Aunque las leyes sobre libertad de prensa no se promulgaron hasta 1990, periódicos y editoriales se volcaron en publicar a los autores hasta entonces prohibidos. Aparecieron libros como Vida y destino, de Vasili Grossman, Doctor Zhivago, de Boris Pasternak o Réquiem, de Anna Ajmátova. "Se reconoció plenamente el genio de figuras como Stravinski y Balanchine", explica Volkov. "Y luego llegó el turno de los exiliados vivos: Nureyev, Baryshnikov, Rostropóvich y los escritores", entre ellos los premios Nobel Joseph Brodsky y Alexander Solzhenitsyn.
Apertura de doble filo
La edición de Archipiélago Gulag se demoró hasta 1989. Cuando el Politburó autorizó su publicación por entregas en Novy Mir, las suscripciones del diario aumentaron hasta más de 2.700.000. Algo parecido había sucedido en 1986 con la novela de Anatoli Rybakov Los niños del Arbat. Cuando la revista Druzhba Narodov anunció su publicación, su número de suscriptores pasó de 100.000 a más de un millón.
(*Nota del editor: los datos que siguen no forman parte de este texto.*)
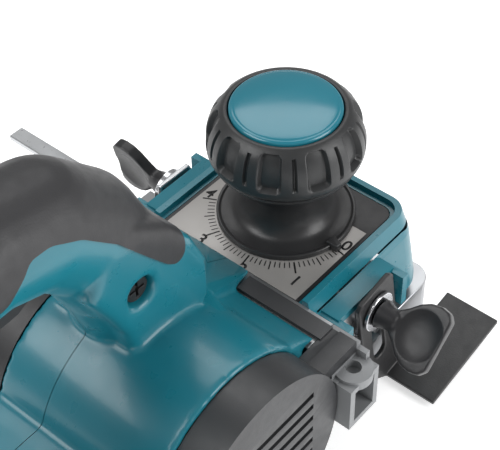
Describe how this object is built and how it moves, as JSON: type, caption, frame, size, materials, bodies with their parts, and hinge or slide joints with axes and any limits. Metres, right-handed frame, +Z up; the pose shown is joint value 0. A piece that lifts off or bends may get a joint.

La efervescencia cultural en la URSS durante aquellos años fue tal que se popularizó un dicho: "hoy día es más interesante leer que vivir". Y desató las iras de la vieja guardia intelectual. El escritor y antiguo disidente Alexandr Zinóviev aseguró que la llegada al poder de Gorbachov había sido una "gigantesca operación subversiva por parte de Occidente" ejecutada "ante los ojos del pueblo con su connivencia e incluso con su aprobación". Valentín Rasputin se mostró "horrorizado" ante lo que consideró "una mutación maligna del paisaje cultural" de la URSS y un plan para "corromper las mentes y las almas".
Algo de razón tuvieron aquellos viejos escritores, guardianes de las esencias del ideal revolucionario: el éxito de la apertura cultural, tanto o más que el fracaso de la reforma política y económica del régimen, contribuyeron al desmoronamiento de la URSS en menos de seis años.